(begin)

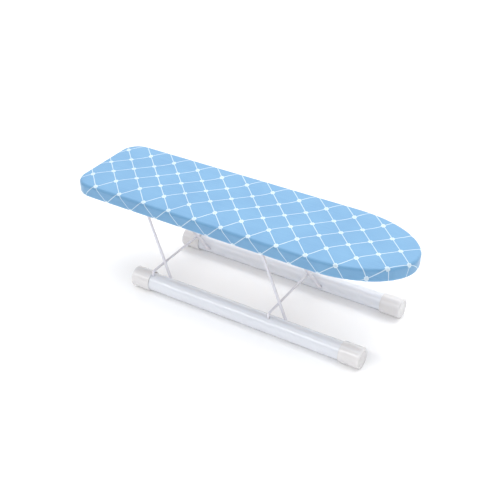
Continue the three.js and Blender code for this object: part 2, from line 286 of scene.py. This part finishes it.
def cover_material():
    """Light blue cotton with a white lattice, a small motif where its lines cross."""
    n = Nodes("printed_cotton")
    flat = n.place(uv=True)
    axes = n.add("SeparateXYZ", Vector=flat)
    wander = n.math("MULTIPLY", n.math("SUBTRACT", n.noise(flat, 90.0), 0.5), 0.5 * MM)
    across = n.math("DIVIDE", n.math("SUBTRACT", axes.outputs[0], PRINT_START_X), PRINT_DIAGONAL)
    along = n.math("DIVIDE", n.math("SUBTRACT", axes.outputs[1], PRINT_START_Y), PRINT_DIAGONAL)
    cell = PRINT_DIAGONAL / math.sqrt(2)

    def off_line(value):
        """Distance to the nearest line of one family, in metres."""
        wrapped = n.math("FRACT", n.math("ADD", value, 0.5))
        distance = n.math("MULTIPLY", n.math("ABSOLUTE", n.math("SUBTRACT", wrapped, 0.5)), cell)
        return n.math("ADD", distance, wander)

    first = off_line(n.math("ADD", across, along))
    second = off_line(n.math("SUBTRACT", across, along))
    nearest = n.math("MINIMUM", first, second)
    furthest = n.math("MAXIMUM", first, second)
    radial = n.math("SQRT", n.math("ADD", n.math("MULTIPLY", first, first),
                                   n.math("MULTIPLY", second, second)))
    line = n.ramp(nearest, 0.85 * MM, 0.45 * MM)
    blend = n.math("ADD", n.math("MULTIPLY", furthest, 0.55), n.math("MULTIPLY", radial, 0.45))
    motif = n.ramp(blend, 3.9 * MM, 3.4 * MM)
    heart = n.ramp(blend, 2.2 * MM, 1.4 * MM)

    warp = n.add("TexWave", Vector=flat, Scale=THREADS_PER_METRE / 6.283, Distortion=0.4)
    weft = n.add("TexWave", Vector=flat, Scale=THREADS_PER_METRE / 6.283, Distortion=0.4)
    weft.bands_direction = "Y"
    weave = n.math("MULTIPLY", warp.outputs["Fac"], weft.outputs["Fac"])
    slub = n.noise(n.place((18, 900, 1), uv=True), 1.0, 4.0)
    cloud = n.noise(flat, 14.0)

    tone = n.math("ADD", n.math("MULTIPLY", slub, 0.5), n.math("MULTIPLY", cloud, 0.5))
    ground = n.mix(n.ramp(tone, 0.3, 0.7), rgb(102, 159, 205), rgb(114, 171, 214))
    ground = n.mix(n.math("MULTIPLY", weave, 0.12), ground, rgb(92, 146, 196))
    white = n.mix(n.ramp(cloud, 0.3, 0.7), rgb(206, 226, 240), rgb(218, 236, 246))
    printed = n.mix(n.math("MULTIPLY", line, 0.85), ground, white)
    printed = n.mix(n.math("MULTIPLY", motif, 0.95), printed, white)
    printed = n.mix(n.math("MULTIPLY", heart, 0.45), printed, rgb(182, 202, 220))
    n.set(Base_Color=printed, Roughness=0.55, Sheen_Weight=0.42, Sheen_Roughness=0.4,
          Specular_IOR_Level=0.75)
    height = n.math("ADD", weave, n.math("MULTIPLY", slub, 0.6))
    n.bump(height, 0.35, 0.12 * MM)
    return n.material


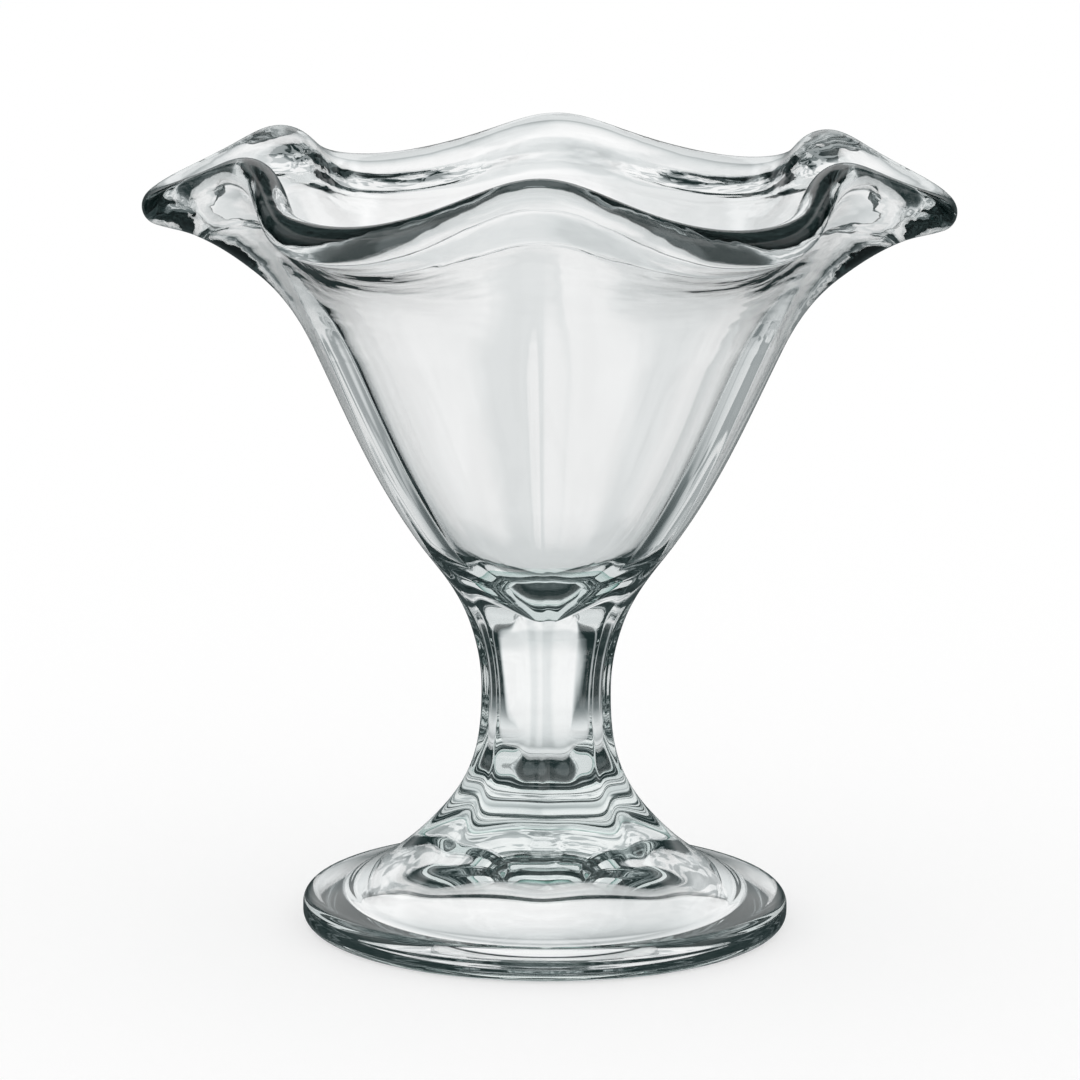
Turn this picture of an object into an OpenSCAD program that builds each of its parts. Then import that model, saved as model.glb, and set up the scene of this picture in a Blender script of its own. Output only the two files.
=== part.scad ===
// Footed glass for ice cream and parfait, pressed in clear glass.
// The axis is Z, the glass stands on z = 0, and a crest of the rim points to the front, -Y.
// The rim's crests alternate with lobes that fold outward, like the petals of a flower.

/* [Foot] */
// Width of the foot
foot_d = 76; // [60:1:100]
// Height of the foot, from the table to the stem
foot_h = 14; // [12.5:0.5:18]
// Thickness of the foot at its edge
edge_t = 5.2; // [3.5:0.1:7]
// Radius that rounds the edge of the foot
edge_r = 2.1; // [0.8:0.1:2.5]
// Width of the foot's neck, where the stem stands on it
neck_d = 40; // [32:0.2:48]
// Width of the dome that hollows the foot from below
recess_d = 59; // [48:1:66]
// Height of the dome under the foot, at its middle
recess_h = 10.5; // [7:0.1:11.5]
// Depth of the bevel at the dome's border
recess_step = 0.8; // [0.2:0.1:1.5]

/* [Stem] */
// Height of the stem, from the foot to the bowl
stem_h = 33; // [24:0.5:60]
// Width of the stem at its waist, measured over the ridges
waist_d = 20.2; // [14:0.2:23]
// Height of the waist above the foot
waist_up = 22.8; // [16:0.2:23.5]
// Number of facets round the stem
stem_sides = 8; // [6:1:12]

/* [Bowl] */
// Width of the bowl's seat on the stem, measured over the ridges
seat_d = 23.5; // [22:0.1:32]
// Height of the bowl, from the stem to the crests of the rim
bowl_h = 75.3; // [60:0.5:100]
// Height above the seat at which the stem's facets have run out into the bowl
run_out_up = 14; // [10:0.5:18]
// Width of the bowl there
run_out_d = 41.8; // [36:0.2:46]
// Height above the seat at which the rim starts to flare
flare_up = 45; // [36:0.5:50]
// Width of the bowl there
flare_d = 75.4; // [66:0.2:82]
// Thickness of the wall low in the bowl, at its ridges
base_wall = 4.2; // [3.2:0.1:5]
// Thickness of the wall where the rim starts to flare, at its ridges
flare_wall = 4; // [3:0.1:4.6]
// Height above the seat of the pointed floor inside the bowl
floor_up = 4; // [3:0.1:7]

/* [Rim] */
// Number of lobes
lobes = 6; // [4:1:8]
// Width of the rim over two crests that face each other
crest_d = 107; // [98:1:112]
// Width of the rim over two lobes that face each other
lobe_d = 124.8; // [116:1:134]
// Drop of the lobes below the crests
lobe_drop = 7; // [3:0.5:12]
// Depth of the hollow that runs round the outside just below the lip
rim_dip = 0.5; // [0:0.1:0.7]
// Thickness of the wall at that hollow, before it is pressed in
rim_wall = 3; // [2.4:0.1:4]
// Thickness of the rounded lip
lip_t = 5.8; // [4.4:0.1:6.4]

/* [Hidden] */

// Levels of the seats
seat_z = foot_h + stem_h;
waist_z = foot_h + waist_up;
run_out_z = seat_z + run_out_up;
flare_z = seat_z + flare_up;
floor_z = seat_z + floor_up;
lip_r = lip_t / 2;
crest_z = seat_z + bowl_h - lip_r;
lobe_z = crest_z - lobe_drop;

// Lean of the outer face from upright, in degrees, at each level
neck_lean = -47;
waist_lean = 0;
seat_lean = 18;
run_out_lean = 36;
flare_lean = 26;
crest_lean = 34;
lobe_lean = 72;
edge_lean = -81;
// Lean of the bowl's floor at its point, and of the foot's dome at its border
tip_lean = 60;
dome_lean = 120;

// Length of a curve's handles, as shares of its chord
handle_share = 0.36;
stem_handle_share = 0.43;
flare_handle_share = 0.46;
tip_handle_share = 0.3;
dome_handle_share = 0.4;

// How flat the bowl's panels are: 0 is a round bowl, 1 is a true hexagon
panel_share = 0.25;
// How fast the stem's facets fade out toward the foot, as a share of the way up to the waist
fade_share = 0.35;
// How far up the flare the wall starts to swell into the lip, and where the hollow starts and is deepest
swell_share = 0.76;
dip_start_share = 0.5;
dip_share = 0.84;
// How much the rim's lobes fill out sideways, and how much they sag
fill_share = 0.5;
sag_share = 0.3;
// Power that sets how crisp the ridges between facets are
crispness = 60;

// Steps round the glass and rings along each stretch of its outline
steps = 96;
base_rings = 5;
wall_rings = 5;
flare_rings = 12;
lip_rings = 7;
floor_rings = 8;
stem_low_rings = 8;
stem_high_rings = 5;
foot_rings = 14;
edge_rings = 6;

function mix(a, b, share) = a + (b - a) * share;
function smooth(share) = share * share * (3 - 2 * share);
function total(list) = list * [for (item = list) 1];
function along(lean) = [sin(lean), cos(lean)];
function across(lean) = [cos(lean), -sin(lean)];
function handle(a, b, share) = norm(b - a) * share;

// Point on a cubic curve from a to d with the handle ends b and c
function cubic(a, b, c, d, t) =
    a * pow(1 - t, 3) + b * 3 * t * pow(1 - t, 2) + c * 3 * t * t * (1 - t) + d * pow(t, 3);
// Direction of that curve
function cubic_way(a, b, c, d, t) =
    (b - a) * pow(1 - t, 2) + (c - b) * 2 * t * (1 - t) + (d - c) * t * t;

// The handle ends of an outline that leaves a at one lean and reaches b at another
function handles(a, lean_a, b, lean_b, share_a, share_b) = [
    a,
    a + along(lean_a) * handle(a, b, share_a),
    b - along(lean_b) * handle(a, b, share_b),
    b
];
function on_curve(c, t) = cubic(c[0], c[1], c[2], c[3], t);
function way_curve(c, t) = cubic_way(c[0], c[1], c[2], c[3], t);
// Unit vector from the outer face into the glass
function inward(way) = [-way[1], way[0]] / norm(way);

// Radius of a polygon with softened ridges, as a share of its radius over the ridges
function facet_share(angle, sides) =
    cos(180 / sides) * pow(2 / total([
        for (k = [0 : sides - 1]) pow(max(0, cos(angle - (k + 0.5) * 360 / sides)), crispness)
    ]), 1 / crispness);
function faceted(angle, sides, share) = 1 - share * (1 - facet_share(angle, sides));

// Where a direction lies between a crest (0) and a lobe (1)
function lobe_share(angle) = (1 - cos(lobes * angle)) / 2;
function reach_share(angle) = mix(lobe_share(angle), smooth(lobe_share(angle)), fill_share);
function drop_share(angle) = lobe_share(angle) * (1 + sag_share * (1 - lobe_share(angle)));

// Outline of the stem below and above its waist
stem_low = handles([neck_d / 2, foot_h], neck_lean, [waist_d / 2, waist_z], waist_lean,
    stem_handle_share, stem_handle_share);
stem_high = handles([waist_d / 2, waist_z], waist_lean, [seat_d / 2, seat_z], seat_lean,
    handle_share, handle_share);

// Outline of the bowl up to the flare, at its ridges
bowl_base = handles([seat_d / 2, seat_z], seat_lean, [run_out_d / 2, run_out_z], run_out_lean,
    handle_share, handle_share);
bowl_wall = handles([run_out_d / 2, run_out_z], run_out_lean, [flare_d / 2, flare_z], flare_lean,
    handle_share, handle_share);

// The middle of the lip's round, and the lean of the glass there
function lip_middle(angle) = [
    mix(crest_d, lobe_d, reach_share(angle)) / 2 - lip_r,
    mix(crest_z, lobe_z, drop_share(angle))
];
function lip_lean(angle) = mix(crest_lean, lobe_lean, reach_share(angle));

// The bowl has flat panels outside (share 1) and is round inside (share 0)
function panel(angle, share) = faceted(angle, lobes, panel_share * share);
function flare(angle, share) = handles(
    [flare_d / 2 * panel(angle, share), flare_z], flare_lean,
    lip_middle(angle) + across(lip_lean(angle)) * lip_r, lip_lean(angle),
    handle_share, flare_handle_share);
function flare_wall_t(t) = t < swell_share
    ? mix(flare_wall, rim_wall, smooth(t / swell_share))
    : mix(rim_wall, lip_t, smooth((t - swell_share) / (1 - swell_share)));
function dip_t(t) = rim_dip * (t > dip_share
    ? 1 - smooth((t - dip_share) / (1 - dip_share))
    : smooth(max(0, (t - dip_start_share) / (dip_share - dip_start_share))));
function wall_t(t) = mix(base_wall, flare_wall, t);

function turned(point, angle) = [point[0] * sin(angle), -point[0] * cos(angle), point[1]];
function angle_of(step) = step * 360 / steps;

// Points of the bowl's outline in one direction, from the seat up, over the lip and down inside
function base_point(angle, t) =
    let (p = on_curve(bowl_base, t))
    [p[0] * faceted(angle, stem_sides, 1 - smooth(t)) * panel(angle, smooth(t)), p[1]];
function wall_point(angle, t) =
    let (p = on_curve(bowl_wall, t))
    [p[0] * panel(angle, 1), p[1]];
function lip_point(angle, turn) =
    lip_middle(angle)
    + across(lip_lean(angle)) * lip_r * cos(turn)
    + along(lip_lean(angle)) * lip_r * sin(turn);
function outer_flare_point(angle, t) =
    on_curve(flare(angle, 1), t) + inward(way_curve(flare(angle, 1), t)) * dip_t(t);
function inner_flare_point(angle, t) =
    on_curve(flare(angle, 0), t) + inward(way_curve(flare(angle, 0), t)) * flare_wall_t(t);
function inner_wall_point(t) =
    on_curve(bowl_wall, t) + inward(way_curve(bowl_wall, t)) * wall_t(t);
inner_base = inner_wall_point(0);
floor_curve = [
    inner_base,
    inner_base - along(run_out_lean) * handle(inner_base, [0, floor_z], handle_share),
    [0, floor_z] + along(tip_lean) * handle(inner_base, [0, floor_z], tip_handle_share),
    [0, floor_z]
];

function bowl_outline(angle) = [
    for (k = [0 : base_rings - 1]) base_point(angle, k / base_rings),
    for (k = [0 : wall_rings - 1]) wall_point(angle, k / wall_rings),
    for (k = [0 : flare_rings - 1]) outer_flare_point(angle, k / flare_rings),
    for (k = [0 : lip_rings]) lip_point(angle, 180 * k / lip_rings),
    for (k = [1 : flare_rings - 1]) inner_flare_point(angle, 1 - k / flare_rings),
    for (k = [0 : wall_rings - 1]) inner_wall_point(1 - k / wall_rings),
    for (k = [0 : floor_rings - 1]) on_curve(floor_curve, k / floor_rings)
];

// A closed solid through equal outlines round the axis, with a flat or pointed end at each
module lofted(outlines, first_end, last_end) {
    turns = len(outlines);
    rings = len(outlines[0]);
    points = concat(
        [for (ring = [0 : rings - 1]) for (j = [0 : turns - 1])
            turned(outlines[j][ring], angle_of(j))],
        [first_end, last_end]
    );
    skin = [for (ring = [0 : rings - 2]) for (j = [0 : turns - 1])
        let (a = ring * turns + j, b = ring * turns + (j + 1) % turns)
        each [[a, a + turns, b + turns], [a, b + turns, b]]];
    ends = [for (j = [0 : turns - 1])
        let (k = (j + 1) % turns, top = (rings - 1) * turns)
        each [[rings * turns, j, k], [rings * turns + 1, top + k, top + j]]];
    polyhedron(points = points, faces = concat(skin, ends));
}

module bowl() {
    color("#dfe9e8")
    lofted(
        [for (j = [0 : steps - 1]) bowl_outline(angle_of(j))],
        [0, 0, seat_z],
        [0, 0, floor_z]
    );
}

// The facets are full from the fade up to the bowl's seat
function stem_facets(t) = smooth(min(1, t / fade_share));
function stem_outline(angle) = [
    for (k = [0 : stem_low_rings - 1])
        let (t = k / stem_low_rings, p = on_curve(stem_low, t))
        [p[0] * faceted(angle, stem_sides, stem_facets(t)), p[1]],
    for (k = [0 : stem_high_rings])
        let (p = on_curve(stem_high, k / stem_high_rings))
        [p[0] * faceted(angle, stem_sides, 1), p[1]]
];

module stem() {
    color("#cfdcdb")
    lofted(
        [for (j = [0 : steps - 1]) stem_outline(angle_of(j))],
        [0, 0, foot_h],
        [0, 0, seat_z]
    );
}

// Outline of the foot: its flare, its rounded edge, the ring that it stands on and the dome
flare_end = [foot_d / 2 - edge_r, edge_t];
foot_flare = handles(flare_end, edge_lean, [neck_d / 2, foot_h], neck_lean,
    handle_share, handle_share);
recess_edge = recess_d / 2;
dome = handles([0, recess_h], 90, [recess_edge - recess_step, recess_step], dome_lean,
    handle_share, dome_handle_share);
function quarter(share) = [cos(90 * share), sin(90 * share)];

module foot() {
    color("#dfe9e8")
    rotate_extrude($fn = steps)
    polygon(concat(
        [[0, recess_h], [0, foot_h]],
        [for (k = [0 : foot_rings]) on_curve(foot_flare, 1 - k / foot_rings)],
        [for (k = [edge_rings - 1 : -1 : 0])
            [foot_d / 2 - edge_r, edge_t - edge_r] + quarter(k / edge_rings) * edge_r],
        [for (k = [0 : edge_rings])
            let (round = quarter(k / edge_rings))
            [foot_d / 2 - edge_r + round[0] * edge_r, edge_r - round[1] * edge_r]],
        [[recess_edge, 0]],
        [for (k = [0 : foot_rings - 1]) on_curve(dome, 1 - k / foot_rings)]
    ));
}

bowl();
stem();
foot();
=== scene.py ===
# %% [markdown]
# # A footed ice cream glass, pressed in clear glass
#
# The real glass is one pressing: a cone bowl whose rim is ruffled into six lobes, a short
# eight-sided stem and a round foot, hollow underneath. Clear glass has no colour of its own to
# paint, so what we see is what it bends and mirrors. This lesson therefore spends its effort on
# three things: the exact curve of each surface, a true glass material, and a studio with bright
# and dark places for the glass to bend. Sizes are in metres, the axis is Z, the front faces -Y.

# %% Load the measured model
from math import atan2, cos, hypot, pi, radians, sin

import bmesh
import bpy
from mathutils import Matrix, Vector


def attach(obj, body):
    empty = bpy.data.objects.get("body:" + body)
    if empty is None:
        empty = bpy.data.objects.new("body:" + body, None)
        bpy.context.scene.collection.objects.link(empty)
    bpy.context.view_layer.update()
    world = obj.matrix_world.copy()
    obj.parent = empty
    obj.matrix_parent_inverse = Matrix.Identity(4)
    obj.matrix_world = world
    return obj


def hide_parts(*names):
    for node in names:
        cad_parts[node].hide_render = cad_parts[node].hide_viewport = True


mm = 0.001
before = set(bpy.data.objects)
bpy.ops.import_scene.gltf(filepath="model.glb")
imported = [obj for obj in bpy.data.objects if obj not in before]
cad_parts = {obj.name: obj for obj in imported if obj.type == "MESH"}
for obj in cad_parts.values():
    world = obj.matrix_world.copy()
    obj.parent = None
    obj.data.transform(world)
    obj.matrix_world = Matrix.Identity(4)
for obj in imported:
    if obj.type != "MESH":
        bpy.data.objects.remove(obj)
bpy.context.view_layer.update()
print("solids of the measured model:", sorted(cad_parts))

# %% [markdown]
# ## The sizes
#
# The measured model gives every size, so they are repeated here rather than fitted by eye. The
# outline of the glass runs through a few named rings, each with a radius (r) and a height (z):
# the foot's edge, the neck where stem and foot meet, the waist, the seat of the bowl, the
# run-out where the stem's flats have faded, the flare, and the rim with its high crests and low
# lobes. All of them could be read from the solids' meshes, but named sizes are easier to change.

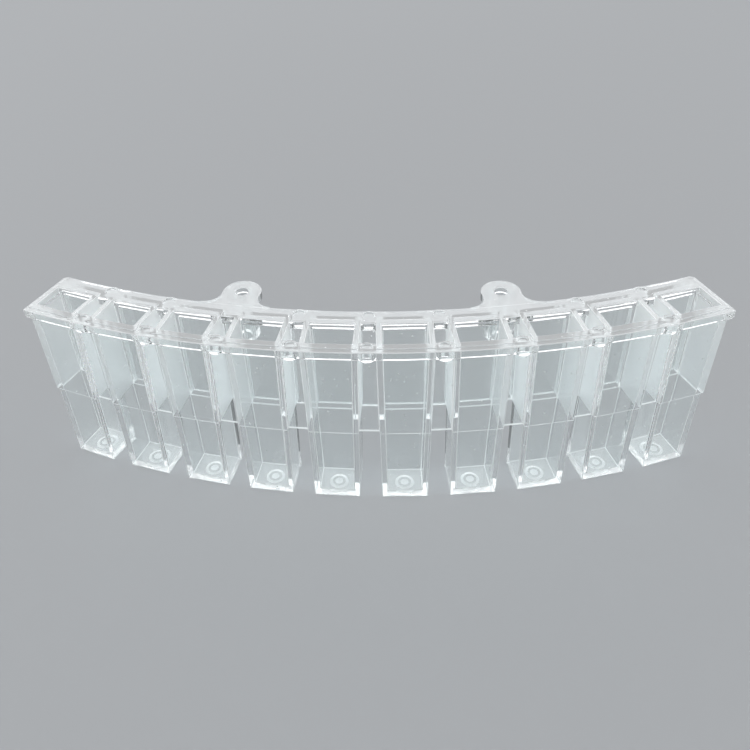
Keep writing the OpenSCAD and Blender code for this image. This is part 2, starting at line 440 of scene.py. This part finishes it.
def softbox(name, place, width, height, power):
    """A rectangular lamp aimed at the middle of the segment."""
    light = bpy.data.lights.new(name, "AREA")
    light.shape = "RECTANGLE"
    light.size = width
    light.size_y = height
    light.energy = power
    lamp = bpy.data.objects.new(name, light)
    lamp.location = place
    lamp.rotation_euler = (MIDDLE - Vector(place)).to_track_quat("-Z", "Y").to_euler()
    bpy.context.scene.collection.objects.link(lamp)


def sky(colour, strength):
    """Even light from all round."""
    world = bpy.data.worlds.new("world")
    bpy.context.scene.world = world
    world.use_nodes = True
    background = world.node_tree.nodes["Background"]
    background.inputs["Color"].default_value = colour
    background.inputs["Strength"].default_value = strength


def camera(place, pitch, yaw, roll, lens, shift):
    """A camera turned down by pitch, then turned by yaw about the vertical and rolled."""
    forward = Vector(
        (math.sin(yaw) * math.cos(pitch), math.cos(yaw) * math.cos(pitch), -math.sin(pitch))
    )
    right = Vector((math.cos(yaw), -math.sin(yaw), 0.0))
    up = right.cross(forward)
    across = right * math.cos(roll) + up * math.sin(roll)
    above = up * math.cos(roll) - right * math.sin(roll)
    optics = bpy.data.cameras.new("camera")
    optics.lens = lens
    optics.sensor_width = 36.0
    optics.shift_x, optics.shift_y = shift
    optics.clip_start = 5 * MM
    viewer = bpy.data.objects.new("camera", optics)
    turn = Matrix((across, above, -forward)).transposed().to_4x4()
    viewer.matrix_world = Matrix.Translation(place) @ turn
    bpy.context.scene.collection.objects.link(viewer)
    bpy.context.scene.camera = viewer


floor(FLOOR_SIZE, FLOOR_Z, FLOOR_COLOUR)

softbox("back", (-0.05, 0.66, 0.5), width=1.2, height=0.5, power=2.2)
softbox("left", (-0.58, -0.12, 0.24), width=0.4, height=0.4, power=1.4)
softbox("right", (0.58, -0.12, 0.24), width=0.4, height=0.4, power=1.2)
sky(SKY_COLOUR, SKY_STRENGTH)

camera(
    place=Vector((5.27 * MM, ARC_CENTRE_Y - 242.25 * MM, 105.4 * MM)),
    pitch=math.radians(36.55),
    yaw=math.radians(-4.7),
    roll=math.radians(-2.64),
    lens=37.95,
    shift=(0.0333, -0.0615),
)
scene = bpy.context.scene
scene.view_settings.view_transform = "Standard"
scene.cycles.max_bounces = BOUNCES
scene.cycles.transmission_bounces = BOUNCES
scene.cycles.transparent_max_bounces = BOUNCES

(end)

* Job: Print exactly the lines from the one containing "function quarter(share) = [cos(90" to the one containing "obj.data.transform(world)", both included, and nothing else.

* Solution to this task:
function quarter(share) = [cos(90 * share), sin(90 * share)];

module foot() {
    color("#dfe9e8")
    rotate_extrude($fn = steps)
    polygon(concat(
        [[0, recess_h], [0, foot_h]],
        [for (k = [0 : foot_rings]) on_curve(foot_flare, 1 - k / foot_rings)],
        [for (k = [edge_rings - 1 : -1 : 0])
            [foot_d / 2 - edge_r, edge_t - edge_r] + quarter(k / edge_rings) * edge_r],
        [for (k = [0 : edge_rings])
            let (round = quarter(k / edge_rings))
            [foot_d / 2 - edge_r + round[0] * edge_r, edge_r - round[1] * edge_r]],
        [[recess_edge, 0]],
        [for (k = [0 : foot_rings - 1]) on_curve(dome, 1 - k / foot_rings)]
    ));
}

bowl();
stem();
foot();
=== scene.py ===
# %% [markdown]
# # A footed ice cream glass, pressed in clear glass
#
# The real glass is one pressing: a cone bowl whose rim is ruffled into six lobes, a short
# eight-sided stem and a round foot, hollow underneath. Clear glass has no colour of its own to
# paint, so what we see is what it bends and mirrors. This lesson therefore spends its effort on
# three things: the exact curve of each surface, a true glass material, and a studio with bright
# and dark places for the glass to bend. Sizes are in metres, the axis is Z, the front faces -Y.

# %% Load the measured model
from math import atan2, cos, hypot, pi, radians, sin

import bmesh
import bpy
from mathutils import Matrix, Vector


def attach(obj, body):
    empty = bpy.data.objects.get("body:" + body)
    if empty is None:
        empty = bpy.data.objects.new("body:" + body, None)
        bpy.context.scene.collection.objects.link(empty)
    bpy.context.view_layer.update()
    world = obj.matrix_world.copy()
    obj.parent = empty
    obj.matrix_parent_inverse = Matrix.Identity(4)
    obj.matrix_world = world
    return obj


def hide_parts(*names):
    for node in names:
        cad_parts[node].hide_render = cad_parts[node].hide_viewport = True


mm = 0.001
before = set(bpy.data.objects)
bpy.ops.import_scene.gltf(filepath="model.glb")
imported = [obj for obj in bpy.data.objects if obj not in before]
cad_parts = {obj.name: obj for obj in imported if obj.type == "MESH"}
for obj in cad_parts.values():
    world = obj.matrix_world.copy()
    obj.parent = None
    obj.data.transform(world)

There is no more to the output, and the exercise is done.